Output, word for word, every line from the start of the listing down to and including the line that contains "return np.minimum(r - RIM_RADIUS, deck)"; include nothing else.

* Supplied information
»»

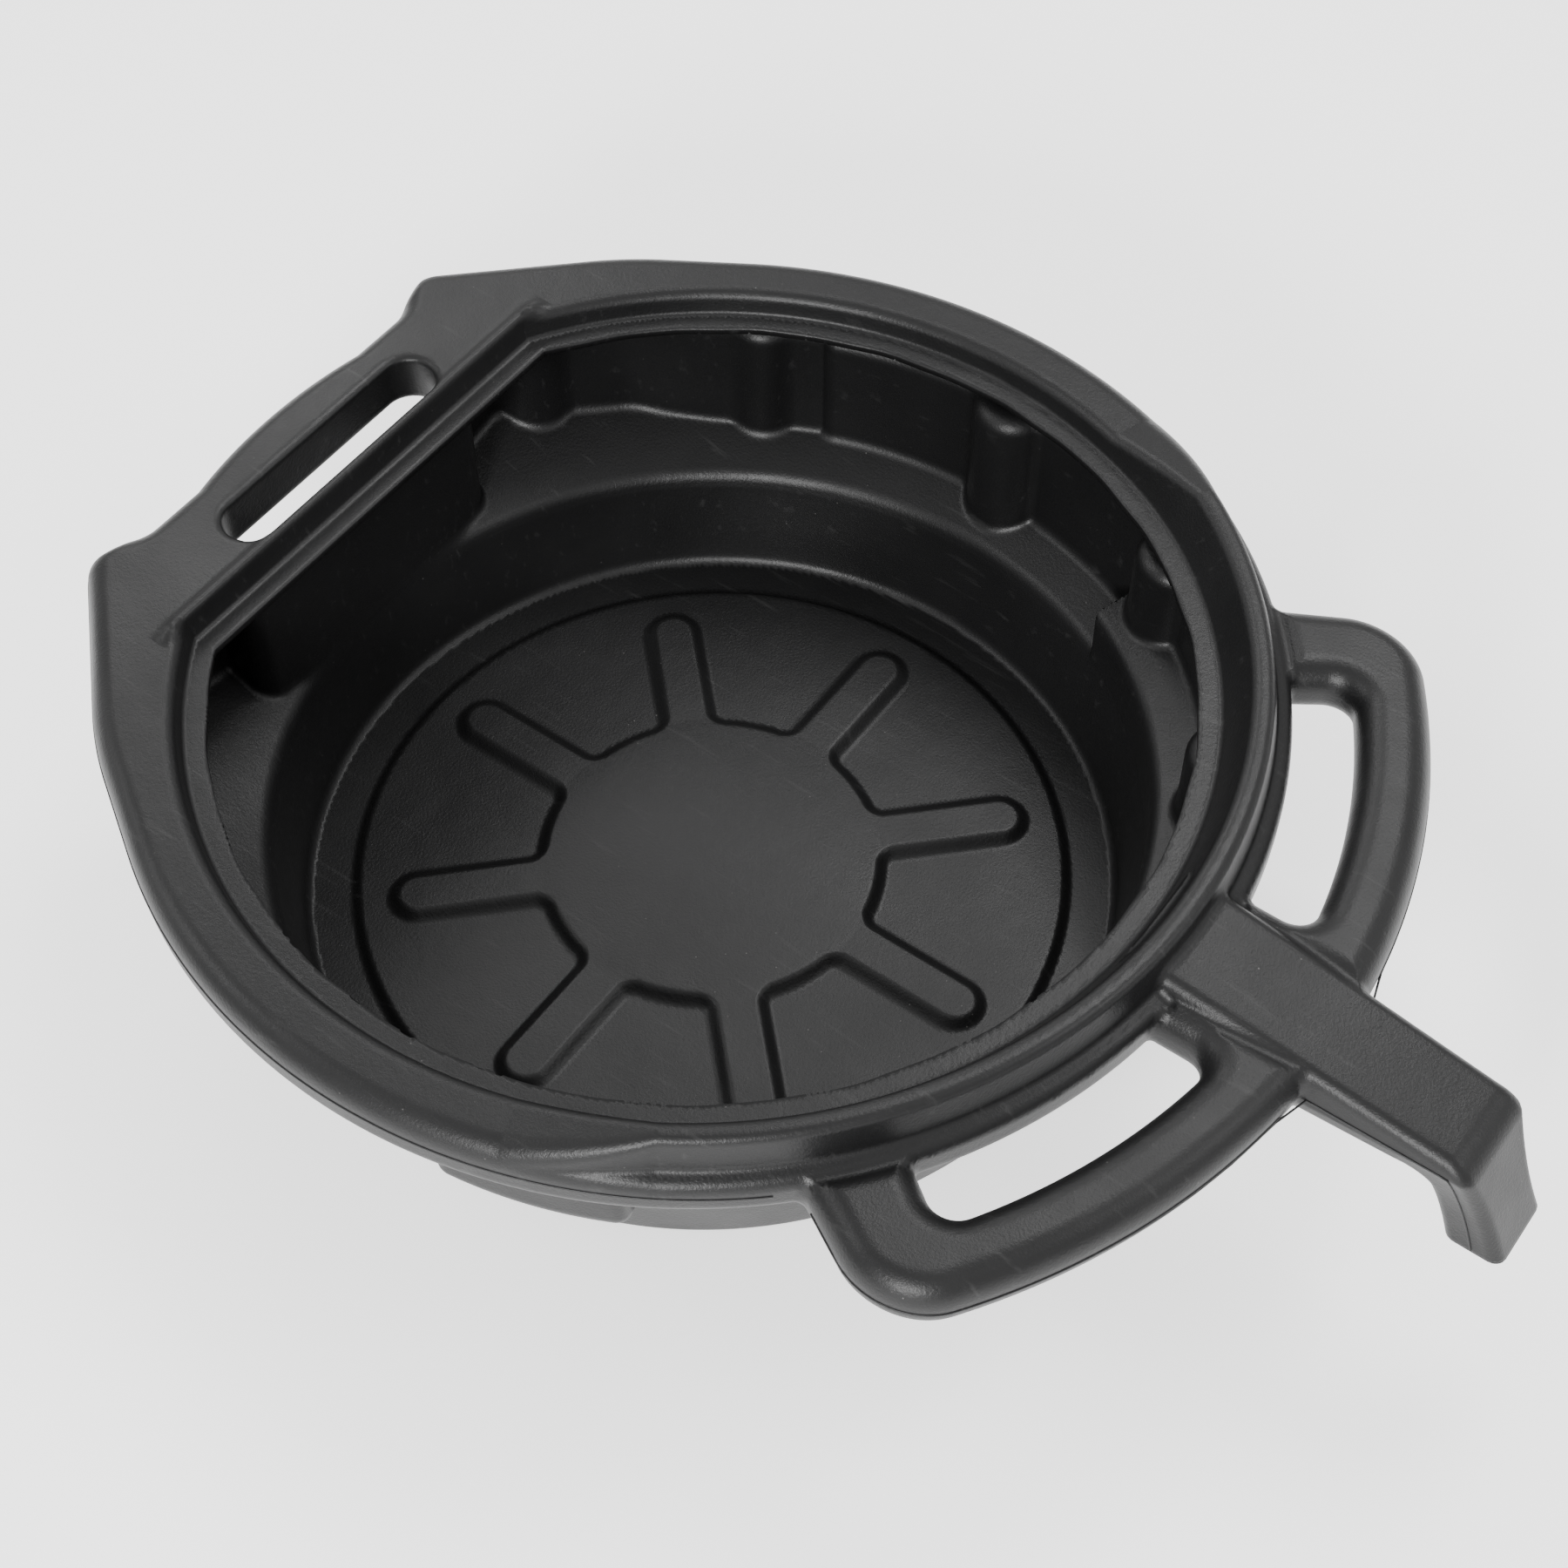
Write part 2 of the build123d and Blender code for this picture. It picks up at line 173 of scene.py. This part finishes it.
# ---- plan outlines ----
def rim_outline(x, y, r):
    """Outside edge of the rim, with the rear deck's corners and its grip between them."""
    bulge_angle = math.degrees(math.atan2(DECK_BULGE[1], DECK_BULGE[0]))
    tangent = math.degrees(math.acos(RIM_RADIUS / math.hypot(*DECK_BULGE)))
    touch = on_ring(RIM_RADIUS, bulge_angle - tangent)
    notch_start = (DECK_CORNER[0], GRIP_HALF_LENGTH + NOTCH_LENGTH)
    deck = bend(x, y, touch, DECK_BULGE, DECK_CORNER, 160)
    deck = np.maximum(deck, bend(x, y, DECK_BULGE, DECK_CORNER, notch_start, 15))
    deck = np.maximum(deck, -left_of(x, y, (0, 0), touch))
    notch = bend(x, y, (GRIP_X, 0), (GRIP_X, GRIP_HALF_LENGTH), notch_start, 16)
    deck = overlap(deck, -notch, 8)
    return np.minimum(r - RIM_RADIUS, deck)


def bay_outline(x, y, r):
    """Outside of the fluted upper wall, flat across the rear with a pocket at each end."""
    bowl = overlap(r - BAY_RADIUS, REAR_WALL_X - x, 6)
    start = on_ring(BAY_RADIUS, 112)
    bulge = (-148.0, 142.5)
    back = (POCKET_X, 99.5)
    pocket = bend(x, y, start, bulge, back, 40)
    pocket = np.maximum(pocket, bend(x, y, bulge, back, (POCKET_X, 0), 12))
    pocket = overlap(pocket, POCKET_Y - y, 6)
    pocket = np.maximum(pocket, -left_of(x, y, (0, 0), start))
    area = join(bowl, pocket, 5)
    for angle, centre in FLUTES:
        out = on_ring(1, angle)
        along = x * out[0] + y * out[1]
        across = y * out[0] - x * out[1]
        flute = np.hypot(np.maximum(centre - along, 0), across) - FLUTE_RADIUS
        area = overlap(area, -flute, FLUTE_BEND)
    return area


# ---- moulded volumes ----
def bowl(x, y, z, r):
    """Floor, foot and lower wall, with the disc, hub and spokes pressed up from below."""
    wall = np.minimum(LOWER_WALL_FOOT + LOWER_WALL_SLOPE * (z - FOOT_BEND), LOWER_WALL_TOP)
    solid = overlap(r - wall, -z, 7.5)
    solid = np.maximum(solid, z - CAP)
    ribs = r - HUB_RADIUS
    for angle in (0, 45, 90, 135, 180):
        out = on_ring(1, angle)
        along = x * out[0] + y * out[1]
        across = y * out[0] - x * out[1]
        beyond = np.hypot(np.maximum(along - SPOKE_TIP + SPOKE_HALF_WIDTH, 0), across)
        ribs = join(ribs, np.maximum(beyond - SPOKE_HALF_WIDTH, -along), 5)
    pressed = FLOOR_DROP * step_up(r - DISC_RADIUS, 2.6) + RIB_HEIGHT * step_up(ribs, 3.2)
    pressed = pressed + HUB_DOME * np.clip(1 - (r / HUB_RADIUS) ** 2, 0, 1)
    return overlap(solid, (pressed - z) * 0.85, 0)


def bays(x, y, z, r):
    """Wide upper part of the basin, with its ledge higher across the front."""
    area = bay_outline(x, y, r)
    reach = np.maximum(r - 170, 0)
    rear_floor = (REAR_SHOULDER + REAR_SHOULDER_RISE * reach - z) * 0.9
    front_floor = (FRONT_SHOULDER + FRONT_SHOULDER_RISE * reach - z) * 0.95
    behind = -left_of(x, y, (0, 0), on_ring(1, FRONT_HALF_ANGLE))
    rear = overlap(overlap(area, rear_floor, 6), behind, 3)
    front = overlap(area, front_floor, 6)
    return np.maximum(np.minimum(rear, front), z - CAP)


def rim(x, y, z, r):
    """Hollow rim: low bead, rear deck, and the raised crest round the spout side."""
    outline = rim_outline(x, y, r)
    lower = np.maximum(overlap(outline, RIM_BOTTOM - z, 6.5), z - LIP_TOP)
    angle = np.degrees(np.arctan2(y, x))
    share = np.clip((RAMP_START - angle) / (RAMP_START - RAMP_END), 0, 1)
    band = np.maximum(r - BAND_RADIUS, BAND_CHORD_X - x)
    inner = (0.22 + 0.25 * share) * (z - LIP_TOP) - band
    inner = inner / np.hypot(1, 0.22 + 0.25 * share)
    ridge_height = 3.0 * np.exp(-((BAND_CHORD_X - x - 2.5) / 3.5) ** 2) * np.clip((112 - y) / 8, 0, 1)
    top = z - RIM_TOP - CREST_RISE * share - ridge_height * (x < -150)
    outer = outline + 6 * share + 0.18 * share * (z - LIP_TOP - 4)
    ridge = overlap(overlap(outer, top, 9.5 - 6.5 * share), inner, 4 - 1.5 * share)
    bead = overlap(outline, z - RIM_TOP + 5 * share, 9.5 - 3.5 * share)
    bead = np.maximum(bead, 12 - band)
    upper = np.maximum(join(ridge, bead, 2 * share), LIP_TOP - 6 - z)
    solid = join(lower, upper, 1.5 * np.clip(1 - np.abs(band) / 10, 0, 1))
    middle = (SLOT_X[0] + SLOT_X[1]) / 2
    slot = stadium(x - middle, y, SLOT_HALF_LENGTH, (SLOT_X[1] - SLOT_X[0]) / 2)
    return overlap(solid, -slot, 3.5)


def loops(x, y, z, r):
    """Hand loop beside the spout, a rounded bar round its finger slot."""
    root = on_ring(RIM_RADIUS + 3, LOOP_ROOT_ANGLE)
    side = left_of(x, y, root, (root[0] + 22, root[1] + 12))
    area = overlap(r - LOOP_OUTER, side, 26)
    slot = overlap(r - LOOP_INNER, left_of(x, y, (0, 0), on_ring(1, LOOP_SLOT_ANGLE)), 10.5)
    slot = overlap(slot, LOOP_SLOT_Y - y, 10.5)
    area = np.maximum(np.maximum(area, -slot), np.maximum(212 - r, 17 - y))
    return overlap(area, np.abs(z - SEAM) - LOOP_HALF_HEIGHT, 11)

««

* Exercise response
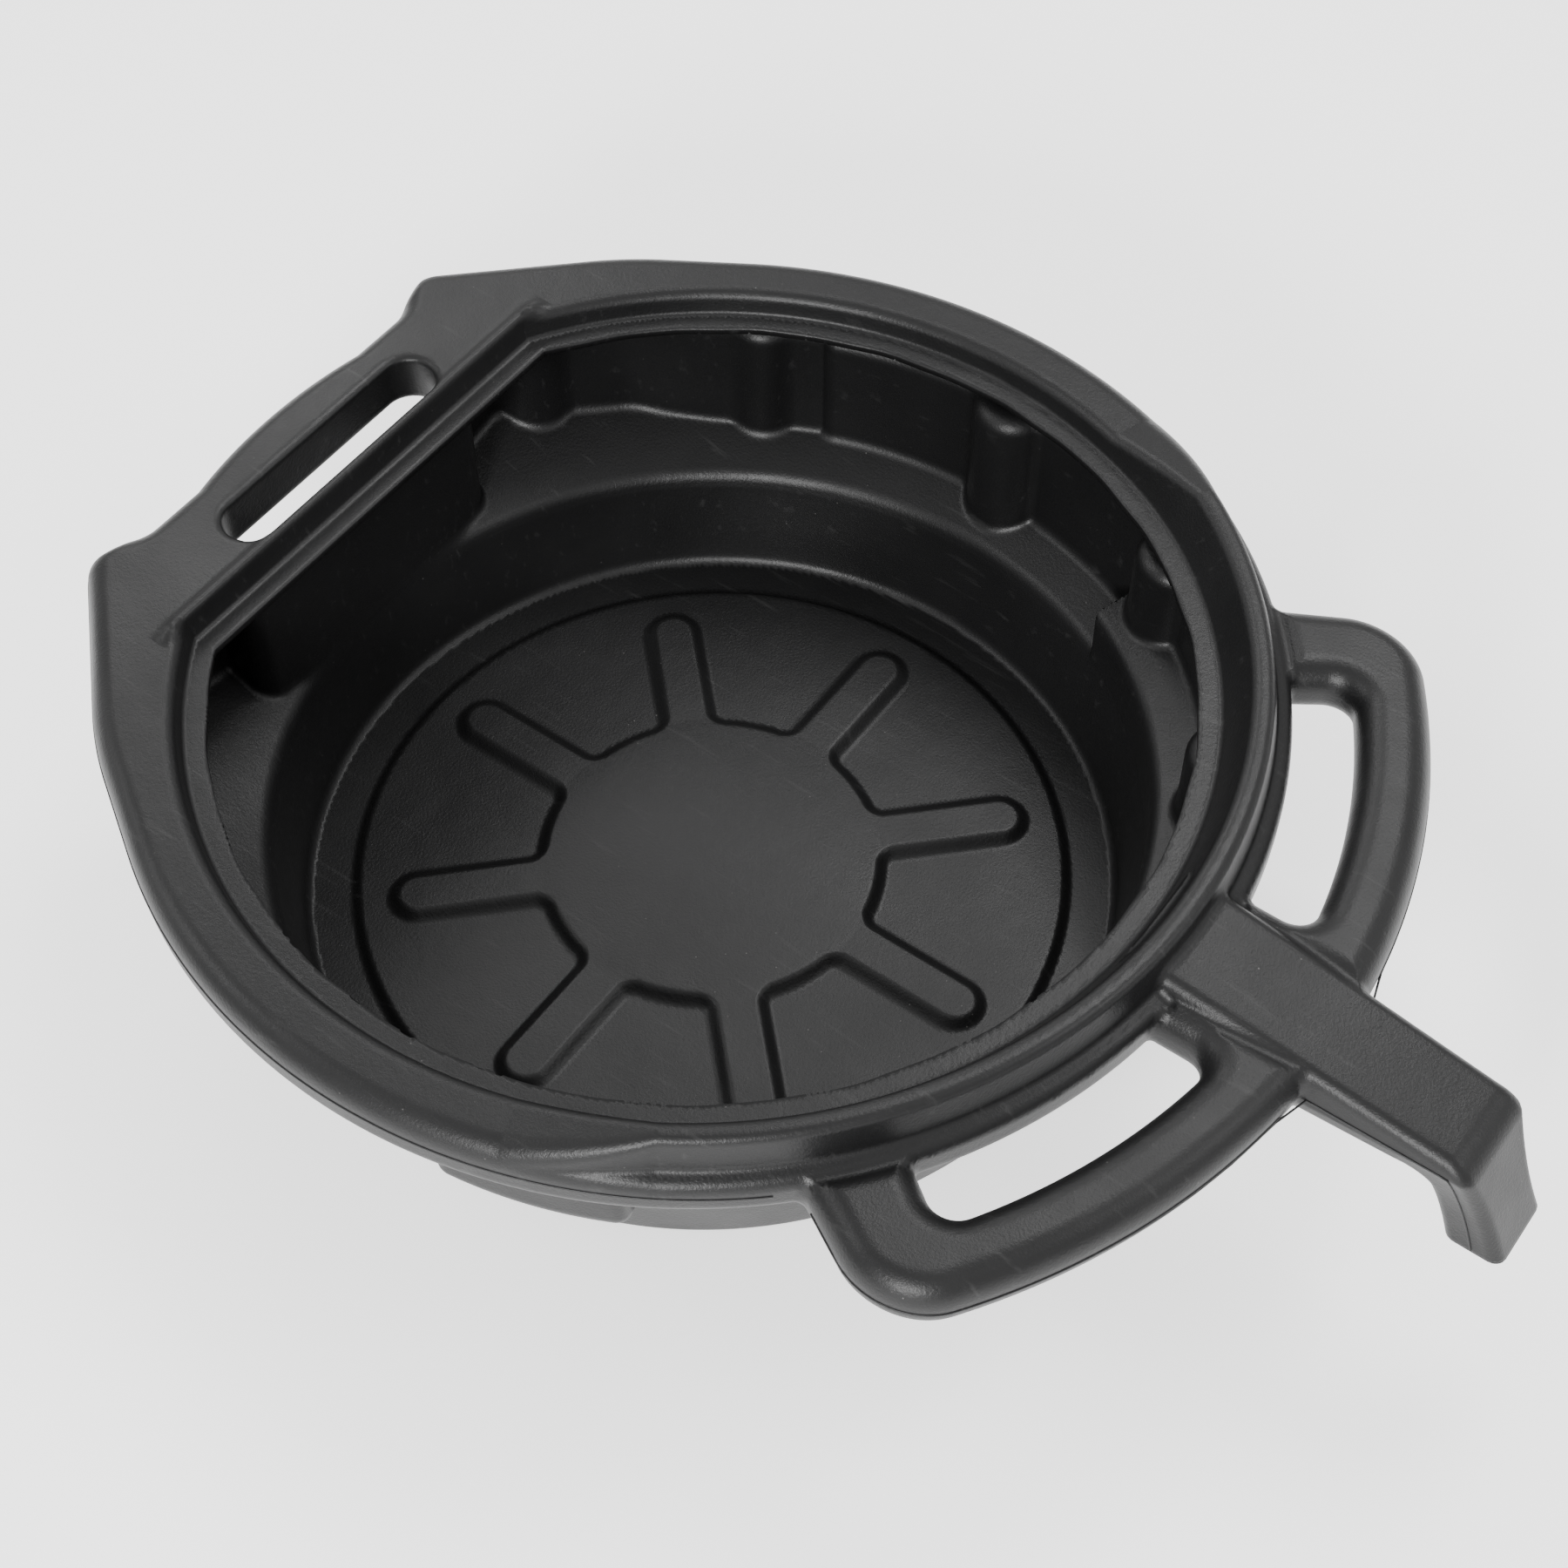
Write part 2 of the build123d and Blender code for this picture. It picks up at line 173 of scene.py. This part finishes it.
# ---- plan outlines ----
def rim_outline(x, y, r):
    """Outside edge of the rim, with the rear deck's corners and its grip between them."""
    bulge_angle = math.degrees(math.atan2(DECK_BULGE[1], DECK_BULGE[0]))
    tangent = math.degrees(math.acos(RIM_RADIUS / math.hypot(*DECK_BULGE)))
    touch = on_ring(RIM_RADIUS, bulge_angle - tangent)
    notch_start = (DECK_CORNER[0], GRIP_HALF_LENGTH + NOTCH_LENGTH)
    deck = bend(x, y, touch, DECK_BULGE, DECK_CORNER, 160)
    deck = np.maximum(deck, bend(x, y, DECK_BULGE, DECK_CORNER, notch_start, 15))
    deck = np.maximum(deck, -left_of(x, y, (0, 0), touch))
    notch = bend(x, y, (GRIP_X, 0), (GRIP_X, GRIP_HALF_LENGTH), notch_start, 16)
    deck = overlap(deck, -notch, 8)
    return np.minimum(r - RIM_RADIUS, deck)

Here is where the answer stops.